A few minutes pass, and I try again to manually pull the ramp down. This time it releases. I have no idea why, but fear not, Batman is on the way! No, he does not drive a Batmobile.

Free at last after her 20-to-40-minute confinement, Elizabeth is down the ramp and into the house, leaving me to greet Bruce (Batman), who’s wearing his Batman T-shirt and asking if I need him to take her vitals. Such was the desperate plea for help interpreted over Mrs. Batman’s answering machine. Bruce and I search and finally find the ramp override switch, now not needed. It’s good to know where it is if the ramp ever gets stuck again.

As I write about this, the incident happened yesterday, so our discussion about how she felt—helpless—and what she thinks about my response—callous—dominates our conversation. I confess, I never thought the problem with the ramp would go unsolved into the night, and it didn’t. I lowered it manually. I just don’t know how it released when moments before, it wouldn’t. 

Was the ramp that wouldn’t go down the real source of our conflict? It was certainly a major factor, exposing her feelings and my reluctance to call for emergency help at a moment’s notice. Our emotions were in conflict, as were our opinions. She thought she knew the solution to our situation, while I wanted time to solve it. As it turned out neither of us can claim to be right. It just happened. She prayed it would work. I had faith it would work.

  Was Elizabeth’s illness and subsequent paralysis at fault? With no paralysis, there would be no accessible van and no ramp to get stuck.

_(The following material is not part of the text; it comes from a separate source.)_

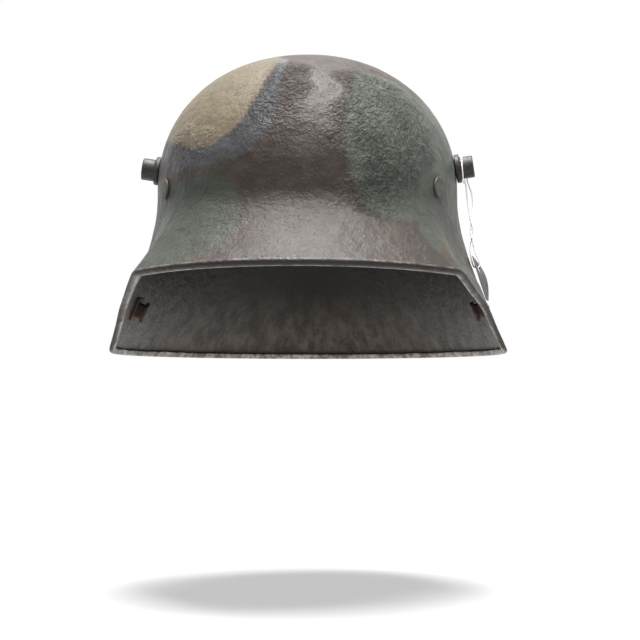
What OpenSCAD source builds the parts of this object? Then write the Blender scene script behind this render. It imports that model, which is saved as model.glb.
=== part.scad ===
// Steel combat helmet of the 1916 pattern with its leather liner, in millimetres.
// The rim rests on z = 0 and the crown is up. The visor points to -Y, and the wearer's left is +X.
// A place on the shell is given by t, the angle round the plan from the visor towards +X,
// and by its height z.

/* [Shell] */
// Height of the crown above the rim
shell_h = 176.5; // [170:0.5:184]
// Thickness of the pressed steel sheet
sheet = 1.2; // [1:0.1:1.5]
// Half width of the bowl at the temples
bowl_half_w = 89; // [86:0.5:92]
// Reach of the bowl at the forehead
bowl_front = 111; // [108:0.5:114]
// Reach of the bowl at the nape
bowl_rear = 113; // [110:0.5:116]
// Height at which the bowl starts to round over to the crown
bowl_z = 95; // [92:0.5:98]
// Squareness of the bowl, where 2 is an ellipse
bowl_power = 2.15; // [2:0.05:2.4]

/* [Visor and skirt] */
// Half width of the skirt, where its sheet would reach the rim
rim_half_w = 119; // [115:0.5:123]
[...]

We call her illness the intruder that won’t leave, the squatter holding us prisoner in our own home. We’re tempted to see each other as the enemy, but it’s Elizabeth’s illness that enforces impossible and ever more restrictive rules for us to live by.

We read in Scripture there’s a source of our conflict still deeper than a stuck ramp, or a debilitating illness: “…our struggle is not against flesh and blood, but against the rulers, against the authorities, against the powers of this dark world, and against the spiritual forces of evil in the heavenly realms” (Ephesians 6:12). Later verses equip us for the struggle. We have truth, righteousness, peace, faith, and salvation, with the Word of God to expose the real source of conflict—the thoughts and attitudes of our heart. “Pray in the Spirit on all occasions with all kinds of prayers and requests,” the Apostle Paul tells us in verse 18.

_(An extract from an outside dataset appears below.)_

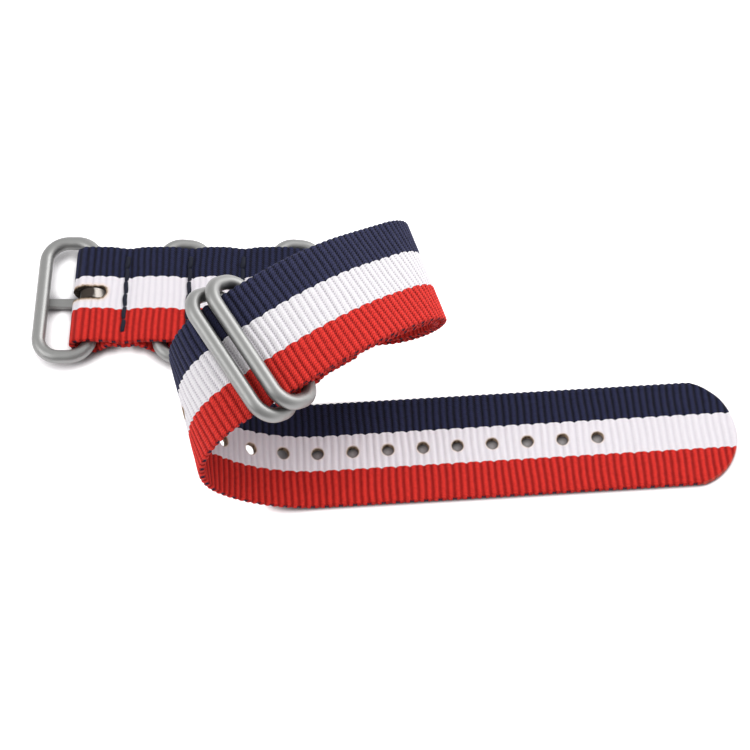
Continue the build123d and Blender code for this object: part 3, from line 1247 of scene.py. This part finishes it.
        phase = graph.math("FRACT", rib)
        from_middle = graph.math("ABSOLUTE", graph.math("SUBTRACT", phase, 0.5))
        from_ridge = graph.math("MULTIPLY", from_middle, 2.0)
        odd = graph.math("FLOORED_MODULO", graph.math("FLOOR", graph.math("ADD", rib, 0.5)), 2.0)
        turns = graph.math("MULTIPLY_ADD", odd, 0.5, graph.math("DIVIDE", across, self.yarn_pitch))
        beads = graph.math("SINE", graph.math("MULTIPLY", turns, 2 * pi))
        slant = graph.math("MULTIPLY", graph.math("SUBTRACT", phase, 0.5), self.yarn_slant)
        strands = graph.math("SINE", graph.math("MULTIPLY", graph.math("ADD", turns, slant), pi))
        strands = graph.math("ABSOLUTE", strands)
        in_groove = graph.ramp(from_ridge, *self.pit_edge)
        pit = graph.math("MULTIPLY", in_groove, graph.ramp(beads, *self.bead_edge))
        pit = graph.math("MULTIPLY", pit, graph.ramp(outside, 0.0, 1.0, *self.pit_depth))

        between = graph.math("SUBTRACT", 1.0, strands)
        shade = graph.math("MULTIPLY", between, graph.ramp(outside, 0.0, 1.0, *self.strand_shade))
        depth = graph.ramp(outside, 0.0, 1.0, *self.rib_shade)
        broad = graph.math("MULTIPLY", graph.ramp(from_ridge, *self.rib_edge), depth)
        shade = graph.math("ADD", shade, broad)
        mottle = graph.noise(self.mottle_cells, self.mottle_detail)
        shade = graph.math("ADD", shade, graph.ramp(mottle, *self.mottle_edge, 0.0, self.mottle_shade))
        shade = graph.math("MINIMUM", shade, 1.0)
        # painted shade in the grooves and between the strands, with a random mottle, and then in the pits
        colour = graph.mix(shade, graph.mix(outside, smooth, lit_roped), grooves)
        return graph.mix(pit, colour, pits), graph.math("SUBTRACT", strands, pit)

    def singed(self, graph: Graph, colour: Socket) -> Socket:
        """Stain the webbing where heat cut it: pale, then tan, then charred at the wall.

        Args:
            graph: Graph of the material.
            colour: Colour of the yarns.

        Returns:
            The stained colour.
        """
        singe = graph.attribute("singe")
        spread = self.singe_uneven
        uneven = graph.math("MULTIPLY_ADD", graph.noise(self.singe_cells), spread, -spread / 2)
        scorched = graph.math("ADD", singe, uneven)
        colour = graph.mix(graph.ramp(singe, *self.stain_edge, 0.0, self.stain_share), colour, self.stain_and_shade)
        colour = graph.mix(graph.ramp(scorched, *self.tan_edge), colour, self.tan)
        return graph.mix(graph.ramp(scorched, *self.char_edge), colour, self.char)

    def choose(self, graph: Graph, colours: Stripes, stripes: tuple[Socket, Socket]) -> Socket:
        """Colour of the stripe: white, unless the first number says navy or the second red."""
        is_navy, is_red = stripes
        return graph.mix(is_red, graph.mix(is_navy, colours.white, colours.navy), colours.red)


@dataclass(frozen=True)
class WireFinish:
    """Satin stainless wire."""

    name: str = "satin_wire"
    colour: Colour = (0.3, 0.3, 0.295, 1.0)
    roughness: float = 0.5
    grain_cells: float = 2600.0
    grain_detail: float = 3.0
    grain_relief: float = 0.00002
    grain_strength: float = 0.25

    def material(self) -> bpy.types.Material:
        """Make the material.

        Returns:
            The material.
        """
        graph = Graph(self.name)
        self.metal(graph)
        return graph.material

    def metal(self, graph: Graph) -> None:
        """Set a bead-blasted metal surface.

        Args:
            graph: Graph of the material.
        """
        grain = graph.noise(self.grain_cells, self.grain_detail)
        normal = graph.bump(grain, self.grain_relief, self.grain_strength)
        graph.surface(Base_Color=self.colour, Metallic=1.0, Roughness=self.roughness, Normal=normal)


@dataclass(frozen=True)
class TongueFinish(WireFinish):
    """The same metal, with painted shade on the eye's top over the bar, where it sits in the slot, and pale
    beyond it.

    Heights and distances are in metres.
    """

    name: str = "shaded_tinted_wire"
    bar_x: float = 0.0
    # painted shade, dark brown like a scorch, over the bar where the eye sits in the webbing's slot
    stain_and_shade: Colour = (0.035, 0.025, 0.018, 1.0)
    pale_tint: Colour = (0.8, 0.74, 0.68, 1.0)
    shade_heights: Edge = (0.0032, 0.0042)
    pale_edge: Edge = (0.0002, 0.001)
    speckle_cells: float = 1100.0
    speckle_reach: float = 0.001
    shaded_roughness: float = 0.4

    def material(self) -> bpy.types.Material:
        """Make the material.

        Returns:
            The material.
        """
        graph = Graph(self.name)
        self.metal(graph)
        split = graph.tree.nodes.new("ShaderNodeSeparateXYZ")
        graph.put(split, 0, graph.place())
        # painted shade: between these heights the eye's top takes the dark colour over the bar and the pale
        # tint beyond it, and is no longer metal
        shaded_and_tinted = graph.ramp(split.outputs["Z"], *self.shade_heights)
        speckle = graph.math("SUBTRACT", graph.noise(self.speckle_cells), 0.5)
        ahead = graph.math("SUBTRACT", split.outputs["X"], self.bar_x)
        ahead = graph.math("MULTIPLY_ADD", speckle, self.speckle_reach, ahead)
        shade_and_tint = graph.mix(graph.ramp(ahead, *self.pale_edge), self.stain_and_shade, self.pale_tint)
        graph.surface(Base_Color=graph.mix(shaded_and_tinted, self.colour, shade_and_tint))
        graph.surface(Metallic=graph.math("SUBTRACT", 1.0, shaded_and_tinted))
        roughness = graph.math("MULTIPLY_ADD", shaded_and_tinted, self.shaded_roughness, self.roughness)
        graph.surface(Roughness=roughness)
        return graph.material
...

Elizabeth and I could have gone for the jugular on this one. The desperate situation could have escalated way beyond a malfunctioning ramp to hurtful attacks on each other. God spared us.

He released the ramp, and he sent Batman. But I ask myself, why didn’t I recognize the spirits of chaos and destruction lurking around us ready to pounce at the first opportunity? Why wasn’t I weak enough to leave my anxiety with God in prayer so that His strength would prevail (2 Corinthians 11:10)?


“Let your gentleness be evident to all. The Lord is near” (Philippians 4:5).

Lord, you promise peace, which transcends all understanding, will guard my heart and mind in Christ Jesus. When situations of conflict arise, may my first response be to turn to you in prayer for protection.